# LISTED ENTRIES
▼

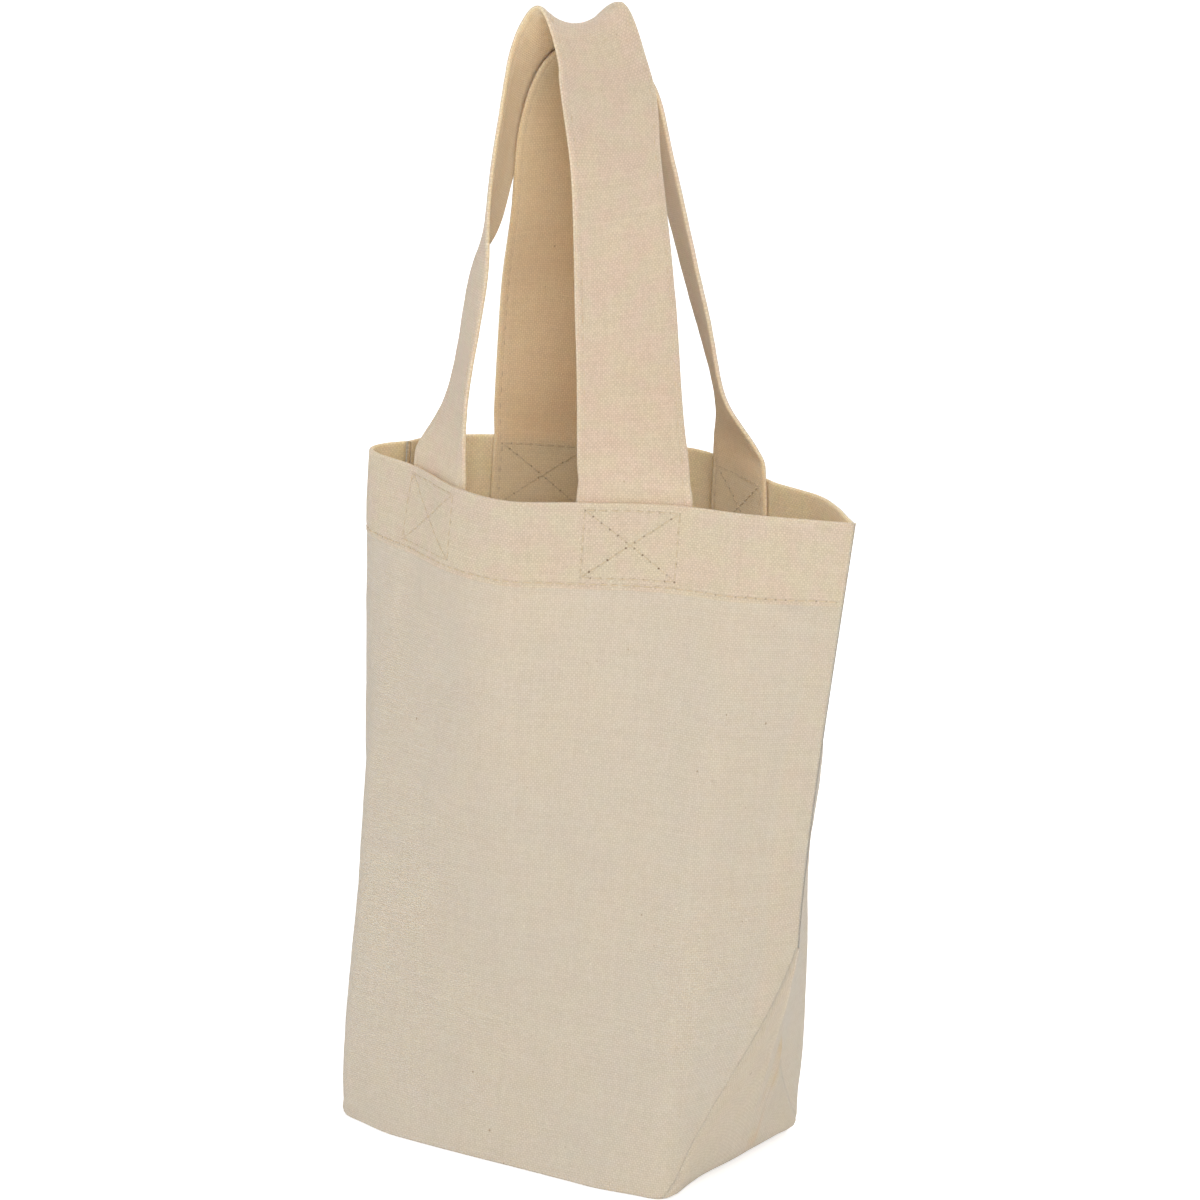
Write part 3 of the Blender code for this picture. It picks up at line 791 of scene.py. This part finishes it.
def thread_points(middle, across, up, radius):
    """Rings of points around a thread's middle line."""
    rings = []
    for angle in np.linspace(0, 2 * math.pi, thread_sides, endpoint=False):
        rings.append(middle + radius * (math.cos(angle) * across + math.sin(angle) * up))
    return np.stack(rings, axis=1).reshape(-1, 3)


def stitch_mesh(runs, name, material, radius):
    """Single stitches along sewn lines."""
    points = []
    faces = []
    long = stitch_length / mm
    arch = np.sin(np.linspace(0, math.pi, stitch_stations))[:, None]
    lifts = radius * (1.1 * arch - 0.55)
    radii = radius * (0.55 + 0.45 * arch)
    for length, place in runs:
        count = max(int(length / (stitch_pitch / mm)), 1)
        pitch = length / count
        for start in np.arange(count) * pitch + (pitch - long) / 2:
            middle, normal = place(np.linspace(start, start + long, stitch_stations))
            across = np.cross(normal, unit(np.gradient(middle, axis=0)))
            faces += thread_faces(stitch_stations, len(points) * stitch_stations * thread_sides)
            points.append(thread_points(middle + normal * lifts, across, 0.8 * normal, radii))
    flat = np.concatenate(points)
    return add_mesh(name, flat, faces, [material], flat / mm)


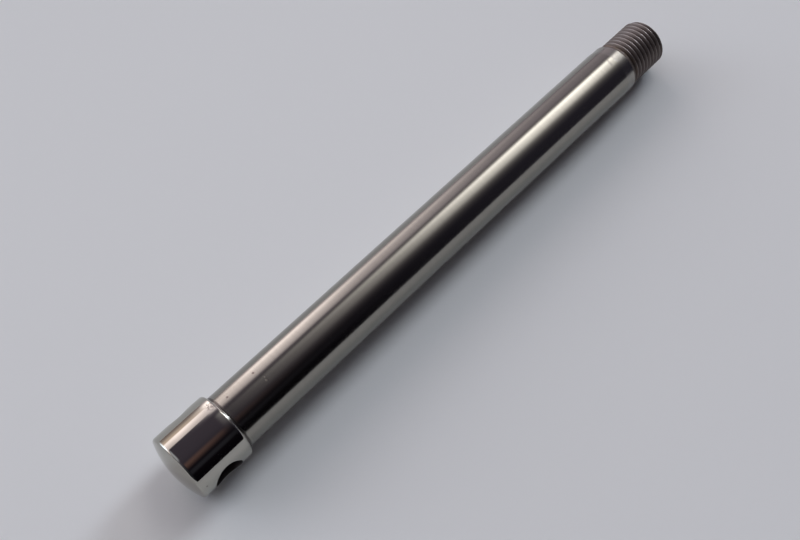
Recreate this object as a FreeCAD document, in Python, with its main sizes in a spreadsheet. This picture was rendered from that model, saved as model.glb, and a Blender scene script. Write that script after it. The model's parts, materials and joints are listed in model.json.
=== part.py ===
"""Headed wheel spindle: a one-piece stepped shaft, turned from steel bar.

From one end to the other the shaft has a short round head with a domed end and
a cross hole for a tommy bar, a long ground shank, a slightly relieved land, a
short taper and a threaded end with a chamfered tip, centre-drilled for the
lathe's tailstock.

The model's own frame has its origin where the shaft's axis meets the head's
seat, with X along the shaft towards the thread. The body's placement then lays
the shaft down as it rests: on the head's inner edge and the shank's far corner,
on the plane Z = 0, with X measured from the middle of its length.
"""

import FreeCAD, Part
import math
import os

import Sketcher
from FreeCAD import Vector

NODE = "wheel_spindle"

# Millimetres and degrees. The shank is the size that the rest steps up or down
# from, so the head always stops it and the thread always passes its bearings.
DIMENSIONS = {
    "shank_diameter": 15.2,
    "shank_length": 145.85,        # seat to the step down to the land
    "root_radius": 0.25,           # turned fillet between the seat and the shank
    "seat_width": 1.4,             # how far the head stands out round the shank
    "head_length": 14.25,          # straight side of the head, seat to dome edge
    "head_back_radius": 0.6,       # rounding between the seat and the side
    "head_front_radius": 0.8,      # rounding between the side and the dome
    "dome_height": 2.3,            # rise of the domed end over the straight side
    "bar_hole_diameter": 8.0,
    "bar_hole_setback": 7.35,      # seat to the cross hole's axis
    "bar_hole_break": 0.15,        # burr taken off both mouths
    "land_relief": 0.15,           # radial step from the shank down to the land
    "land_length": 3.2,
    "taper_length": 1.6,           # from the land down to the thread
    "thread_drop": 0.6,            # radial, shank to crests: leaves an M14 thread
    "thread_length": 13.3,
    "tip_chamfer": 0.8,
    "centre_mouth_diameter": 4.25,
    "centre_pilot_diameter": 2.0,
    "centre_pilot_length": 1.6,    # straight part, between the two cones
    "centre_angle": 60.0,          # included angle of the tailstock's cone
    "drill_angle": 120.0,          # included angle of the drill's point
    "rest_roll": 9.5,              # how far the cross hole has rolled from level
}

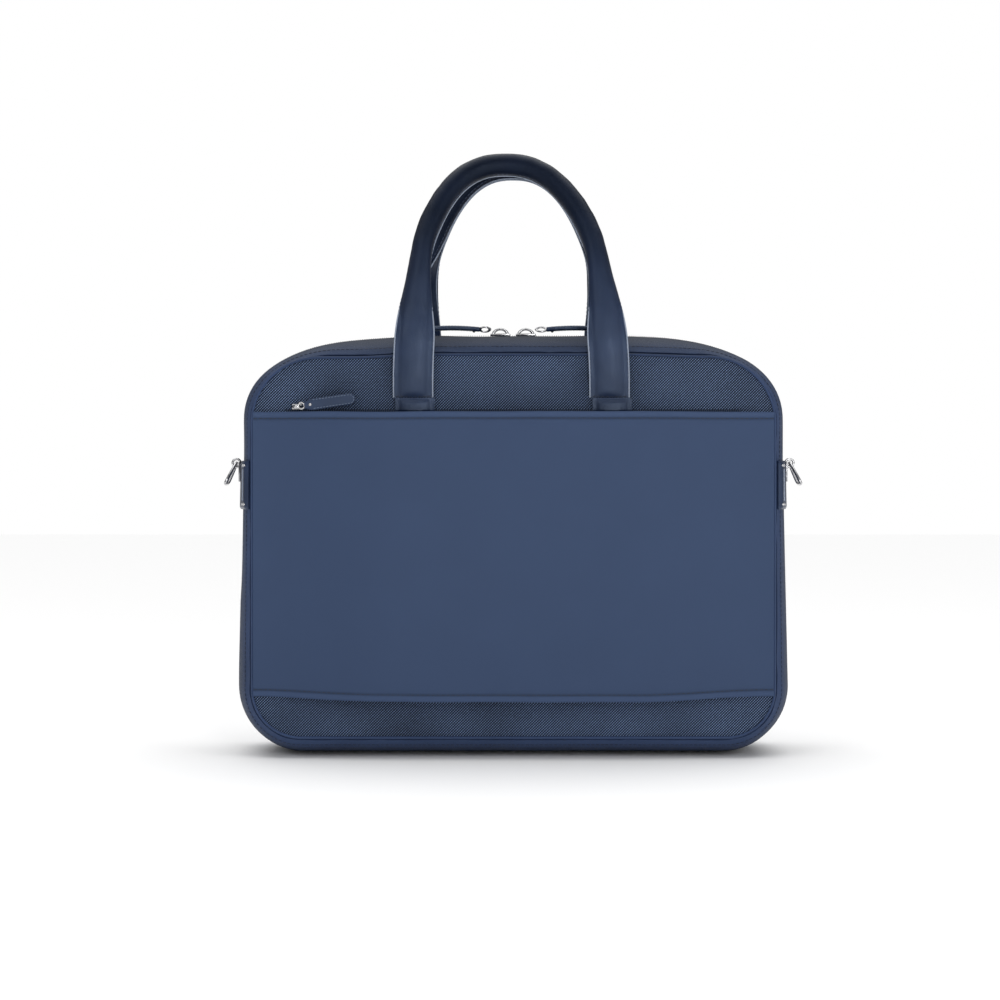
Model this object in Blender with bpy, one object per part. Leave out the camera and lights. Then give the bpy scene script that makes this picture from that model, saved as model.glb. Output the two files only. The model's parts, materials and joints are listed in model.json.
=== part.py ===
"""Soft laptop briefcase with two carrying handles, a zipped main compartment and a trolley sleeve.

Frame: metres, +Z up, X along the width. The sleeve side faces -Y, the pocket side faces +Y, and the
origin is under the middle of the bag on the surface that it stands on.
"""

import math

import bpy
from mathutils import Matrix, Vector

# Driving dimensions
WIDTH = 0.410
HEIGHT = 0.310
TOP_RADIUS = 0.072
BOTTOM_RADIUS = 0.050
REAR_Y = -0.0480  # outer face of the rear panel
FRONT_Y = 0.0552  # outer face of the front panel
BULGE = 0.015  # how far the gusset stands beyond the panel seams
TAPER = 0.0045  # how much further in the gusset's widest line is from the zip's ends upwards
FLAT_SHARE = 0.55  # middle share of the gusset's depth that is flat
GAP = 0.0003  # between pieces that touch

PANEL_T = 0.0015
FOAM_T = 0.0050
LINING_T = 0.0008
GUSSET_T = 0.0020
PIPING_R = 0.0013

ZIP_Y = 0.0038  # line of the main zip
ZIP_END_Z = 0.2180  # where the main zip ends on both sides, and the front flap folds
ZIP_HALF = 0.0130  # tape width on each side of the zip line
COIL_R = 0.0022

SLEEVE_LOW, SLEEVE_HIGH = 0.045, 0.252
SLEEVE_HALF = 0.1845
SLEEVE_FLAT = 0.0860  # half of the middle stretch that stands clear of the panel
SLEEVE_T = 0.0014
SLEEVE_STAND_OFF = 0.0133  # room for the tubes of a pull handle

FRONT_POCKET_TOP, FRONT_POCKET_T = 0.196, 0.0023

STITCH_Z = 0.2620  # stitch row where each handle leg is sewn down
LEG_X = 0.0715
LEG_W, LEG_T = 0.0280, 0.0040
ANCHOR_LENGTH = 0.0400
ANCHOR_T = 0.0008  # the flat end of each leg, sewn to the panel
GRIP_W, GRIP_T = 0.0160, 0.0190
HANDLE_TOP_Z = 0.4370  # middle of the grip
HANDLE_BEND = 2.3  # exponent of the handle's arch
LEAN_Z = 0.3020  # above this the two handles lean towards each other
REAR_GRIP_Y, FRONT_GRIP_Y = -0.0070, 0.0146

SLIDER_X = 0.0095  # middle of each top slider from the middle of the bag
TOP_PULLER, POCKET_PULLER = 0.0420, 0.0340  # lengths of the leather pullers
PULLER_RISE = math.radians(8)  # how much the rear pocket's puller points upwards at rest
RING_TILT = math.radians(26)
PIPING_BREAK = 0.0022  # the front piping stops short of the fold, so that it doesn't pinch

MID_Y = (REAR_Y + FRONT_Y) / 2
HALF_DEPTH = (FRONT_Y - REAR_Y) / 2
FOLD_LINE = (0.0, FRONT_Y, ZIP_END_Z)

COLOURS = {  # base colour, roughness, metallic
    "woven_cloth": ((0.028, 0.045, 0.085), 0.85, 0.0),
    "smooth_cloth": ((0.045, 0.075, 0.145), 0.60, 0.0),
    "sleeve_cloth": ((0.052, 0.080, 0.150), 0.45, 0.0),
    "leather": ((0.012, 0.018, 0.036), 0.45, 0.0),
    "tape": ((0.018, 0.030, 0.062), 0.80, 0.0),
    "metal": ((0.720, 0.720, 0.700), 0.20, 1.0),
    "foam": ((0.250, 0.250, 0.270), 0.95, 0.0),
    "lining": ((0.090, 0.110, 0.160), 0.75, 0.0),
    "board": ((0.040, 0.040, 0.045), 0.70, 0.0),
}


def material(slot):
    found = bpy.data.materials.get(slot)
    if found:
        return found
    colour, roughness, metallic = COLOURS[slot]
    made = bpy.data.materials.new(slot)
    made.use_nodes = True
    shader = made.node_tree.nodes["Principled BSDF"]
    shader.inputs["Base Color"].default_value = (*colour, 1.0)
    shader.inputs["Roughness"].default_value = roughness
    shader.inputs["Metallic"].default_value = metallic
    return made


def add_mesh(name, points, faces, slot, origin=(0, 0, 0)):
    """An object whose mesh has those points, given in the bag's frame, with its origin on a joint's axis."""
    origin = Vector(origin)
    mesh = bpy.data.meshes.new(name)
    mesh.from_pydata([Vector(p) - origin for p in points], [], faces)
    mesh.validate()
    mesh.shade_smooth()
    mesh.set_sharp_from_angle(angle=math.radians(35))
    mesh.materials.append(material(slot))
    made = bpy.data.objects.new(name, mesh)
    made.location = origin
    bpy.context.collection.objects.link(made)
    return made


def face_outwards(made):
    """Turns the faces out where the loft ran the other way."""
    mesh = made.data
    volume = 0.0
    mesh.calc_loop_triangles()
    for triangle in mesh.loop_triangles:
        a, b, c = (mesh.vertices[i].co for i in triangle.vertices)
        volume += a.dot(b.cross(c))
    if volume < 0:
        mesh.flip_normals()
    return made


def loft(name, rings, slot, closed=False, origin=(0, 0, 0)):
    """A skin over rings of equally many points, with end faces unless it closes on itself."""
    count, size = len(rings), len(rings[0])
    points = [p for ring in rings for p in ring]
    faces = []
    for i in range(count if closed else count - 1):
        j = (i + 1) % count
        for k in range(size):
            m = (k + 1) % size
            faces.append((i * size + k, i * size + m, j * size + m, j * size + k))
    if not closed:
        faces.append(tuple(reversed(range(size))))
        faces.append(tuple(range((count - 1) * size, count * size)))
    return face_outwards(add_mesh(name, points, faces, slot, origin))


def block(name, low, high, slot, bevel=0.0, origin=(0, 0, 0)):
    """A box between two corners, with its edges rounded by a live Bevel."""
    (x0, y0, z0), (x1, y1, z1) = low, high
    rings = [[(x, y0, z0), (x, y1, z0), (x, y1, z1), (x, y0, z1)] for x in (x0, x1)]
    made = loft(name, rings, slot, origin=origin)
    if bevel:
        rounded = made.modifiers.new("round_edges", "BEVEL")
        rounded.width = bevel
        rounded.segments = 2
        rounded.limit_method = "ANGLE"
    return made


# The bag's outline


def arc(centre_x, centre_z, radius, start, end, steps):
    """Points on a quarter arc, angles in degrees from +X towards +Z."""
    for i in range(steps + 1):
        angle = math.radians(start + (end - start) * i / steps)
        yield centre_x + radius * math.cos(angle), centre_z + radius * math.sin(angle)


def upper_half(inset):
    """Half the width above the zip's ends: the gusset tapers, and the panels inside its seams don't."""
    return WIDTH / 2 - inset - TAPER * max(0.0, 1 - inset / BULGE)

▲

# WHAT THIS TASK INVOLVES
In the listing above, locate the line containing "Model this object" and the line containing "FRONT_POCKET_TOP, FRONT_POCKET_T = 0.196, 0.0023". Extract those two lines and every line between them, exactly as written, and only those.

# THE REPLY
Model this object in Blender with bpy, one object per part. Leave out the camera and lights. Then give the bpy scene script that makes this picture from that model, saved as model.glb. Output the two files only. The model's parts, materials and joints are listed in model.json.
=== part.py ===
"""Soft laptop briefcase with two carrying handles, a zipped main compartment and a trolley sleeve.

Frame: metres, +Z up, X along the width. The sleeve side faces -Y, the pocket side faces +Y, and the
origin is under the middle of the bag on the surface that it stands on.
"""

import math

import bpy
from mathutils import Matrix, Vector

# Driving dimensions
WIDTH = 0.410
HEIGHT = 0.310
TOP_RADIUS = 0.072
BOTTOM_RADIUS = 0.050
REAR_Y = -0.0480  # outer face of the rear panel
FRONT_Y = 0.0552  # outer face of the front panel
BULGE = 0.015  # how far the gusset stands beyond the panel seams
TAPER = 0.0045  # how much further in the gusset's widest line is from the zip's ends upwards
FLAT_SHARE = 0.55  # middle share of the gusset's depth that is flat
GAP = 0.0003  # between pieces that touch

PANEL_T = 0.0015
FOAM_T = 0.0050
LINING_T = 0.0008
GUSSET_T = 0.0020
PIPING_R = 0.0013

ZIP_Y = 0.0038  # line of the main zip
ZIP_END_Z = 0.2180  # where the main zip ends on both sides, and the front flap folds
ZIP_HALF = 0.0130  # tape width on each side of the zip line
COIL_R = 0.0022

SLEEVE_LOW, SLEEVE_HIGH = 0.045, 0.252
SLEEVE_HALF = 0.1845
SLEEVE_FLAT = 0.0860  # half of the middle stretch that stands clear of the panel
SLEEVE_T = 0.0014
SLEEVE_STAND_OFF = 0.0133  # room for the tubes of a pull handle

FRONT_POCKET_TOP, FRONT_POCKET_T = 0.196, 0.0023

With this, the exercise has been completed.